In our view, an asset-based 401(k) administration fee over 0.10% - enough to cover asset custody - is unnecessary and can lead to you and your participants overpaying for plan administration services.
Indirect Administration Fees are Worse
Indirect 401(k) administration fees are often called "hidden" 401(k) fees because the lack the transparency of direct fees. They come in two basic forms:
- Revenue sharing - Revenue sharing is the practice of adding non-investment related fees to the operating expenses of a mutual fund. These additional fees are then paid out to plan service providers. There are two general forms:
- 12b-1 fees – usually paid to a broker or insurance agent.
- Sub-Transfer Agency (sub-TA) fees – usually paid to a recordkeeper.
- “Wrap” fees – Insurance companies often use variable annuities instead of mutual funds as 401(k) investments. A variable annuity is basically a mutual fund wrapped in a thin layer of insurance with additional fees and redemption restrictions. The additional fees usually include a “wrap” fee that can increase the expense ratio of the underlying mutual fund dramatically. Sometimes by more than 1%!
Sometimes as high as 1.19% of plan assets, the revenue sharing received by a 401(k) provider can be difficult to calculate because it's usually disclosed as a percentage of assets - not a dollar amount - in 408b-2 fee disclosures.

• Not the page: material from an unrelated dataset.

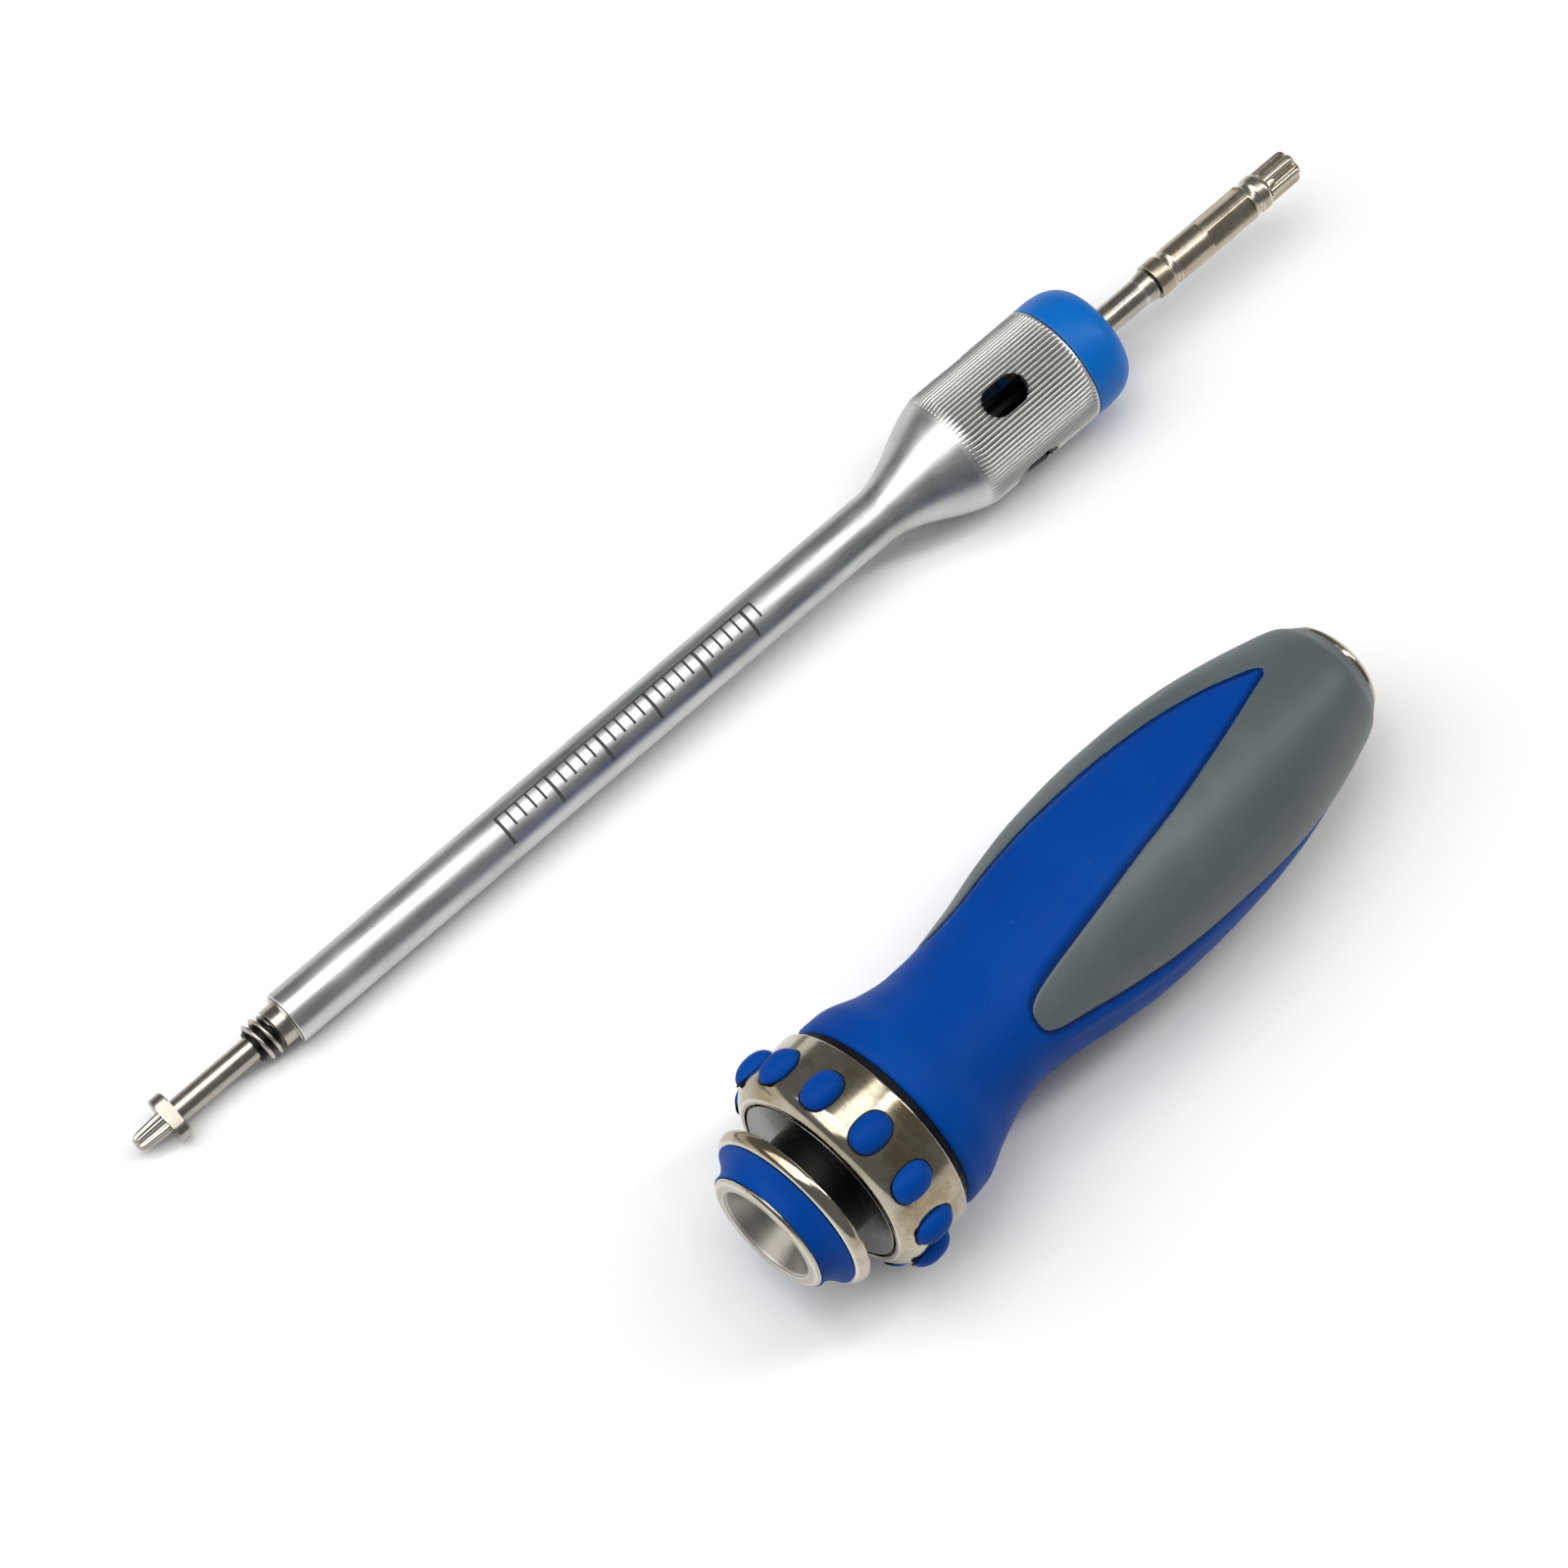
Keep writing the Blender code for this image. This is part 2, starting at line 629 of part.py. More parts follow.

3. Individual Service Fees
Individual service fees are charged to participants on a per-transaction basis for various features or services they might use. These include:
- Taking out a loan from your 401(k)
- Rolling your 401(k) assets into an IRA
- Financial advisory services
- Executing trades within a brokerage window
- Making a hardship withdrawal from your 401(k)
- Making a regular withdrawal after terminating employment
These are generally the smallest portion of fees paid, but it can be frustrating to be saddled unexpectedly with a transaction fee. Be sure to receive an itemized list of every individual service fee from your provider, and make sure they’re reasonable.